HDP Grup Başkan Vekili Pervin Buldan, KCK ana davasından tutuklu bulunan DEP eski Milletvekili Hatip Dicle'nin serbest kaldığını açıkladı.
Diyarbakır'da KCK ana davasında 2009 yılında tutuklanan DEP eski Milletvekili Hatip Dicle'nin avukatı Ali Ekrem Atalay, dün müvekkillerinin tahliye edilmesi için Diyarbakır 2'inci Ağır Ceza Mahkemesi'ne başvurdu.
Bugün başvuruyu değerlendiren mahkeme Hatip Dicle ile birlikte Hüsamettin Çiçek'in tahliye edilmesine karar verdi.
Diyarbakır D Tipi Cezaevi'nde bulanan Dicle ve Çiçek'in tahliye kararlarının cezaevine ulaşmasının ardından serbest bırakılacakları belirtildi. Dicle ve Çiçek'in tahliyesinin ardından KCK ana davasında tutuklu 33 sanık kaldı.
Cezaevinden çıkar çıkmaz Barış, Dostluk ve Demokrasi ödülü
Kararın ardından saat 18.00 sıralarında Hatip Dicle, Diyarbakir D Tipi Cezaevi'nden çıktı. Dicle'yi cezaevi önünde BDP Milletvekili Faysal Sarıyıldız, Diyarbakır Büyükşehir Belediye Başkanı Gültan Kışanak, yardımcısı Fırat Anlı, sivil toplum örgütü temsilcileri ve yakınları karşıladı. Diyarbakır Büyükşehir Belediyesi Eşbakanı Fırat Anlı cezaevi önünde Hatip Dicle'ye Diyarbakır Tabipler Odası'nın bu yıl verdiği Barış, Dostluk ve Demokrasi ödülünü verdi.
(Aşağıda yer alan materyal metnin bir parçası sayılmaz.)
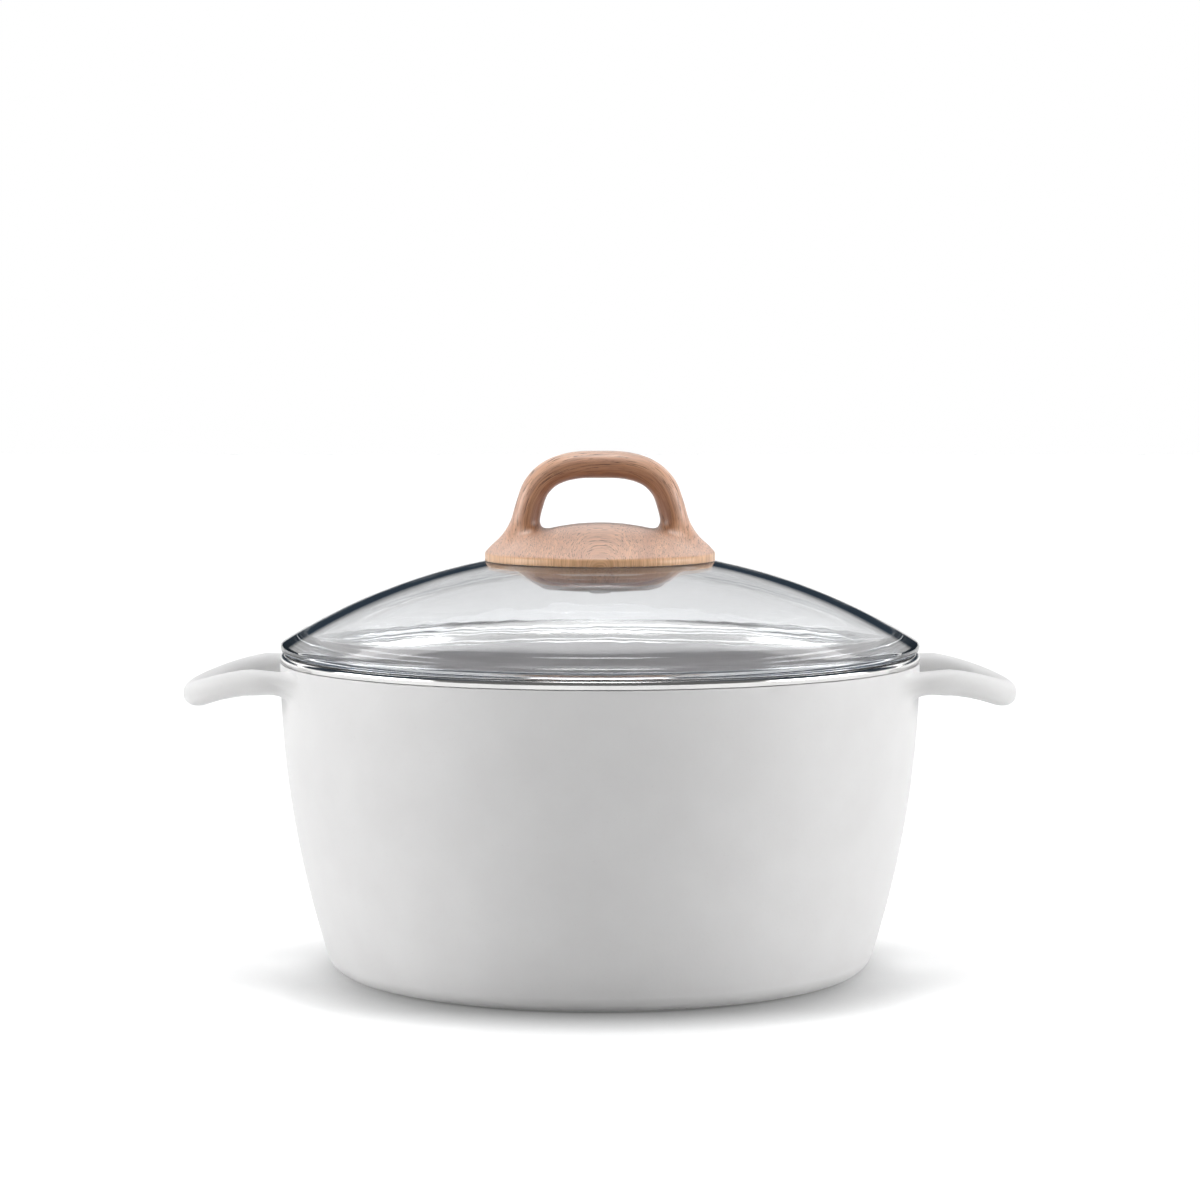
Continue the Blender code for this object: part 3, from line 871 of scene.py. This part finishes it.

'İnsanlar sokak ortalarında öldürüldü'
Kendisini karşılamaya gelenlere teşekkür eden Dicle, şunları söyledi: "Tarihin ne cilvesidir ki 10 yıl önce ilk dönemimde hapis yattıktan sonra yine bir haziran günü serbest bırakılmıştık. Ulucanlar'dan serbest kaldığımız gün 10 yıl önce umudumuz Kürt sorunun çözülmesi ve artık hiçbir Kürt siyasetçisinin düşüncelerinden dolayı cezaevine girmemesiydi. Ama Türkiye'nin şartlarında 5 yıl önce çok olumsuz bir koşulda ben ve arkadaşlarım karşılaştık. Ve on binlerce insanımız mağdur oldu. On bine yakın insan, siyasetçi, düşünce adamı, gazeteci, her meslekten insan ama hepsi sivil düşünce adamları olarak cezaevlerine dolduruldu. Çok olağanüstü bir dönem geçirdik. Biliyorsunuz Şeyh Said hareketinden beri Kürt aydın ve siyasetçileri hep siyasi soykırımlarla karşılaştılar. İstiklal Mahkemesi'nin o zaman Diyarbakır'daki savcısı Başbakan İnönü'ye bir mektup yazar. Mektupta der ki, 'Kürdistan'da baş olabileceklerin halledilmesi gerekir' yani liderlik yapabileceklerin tümünün halledilmeleri gerektiğidir. O halledilmeyi siz darağaçlarına çekme olarak algılayın. Bu 1925'teydi, 1990 yılları geldi. Kürtler özgürlükleri için mücadele ederken ki o dönemin milletvekilleri olarak yaşayan bir Kürt siyasetçisi olarak bu sefer bizler faili meçhul cinayetlere tabi tutulduk. Binlerce ki sayısı 17 bin olarak tahmin ediliyor. İnsanlar sokak ortalarında öldürüldü, bunların failleri hala meçhul."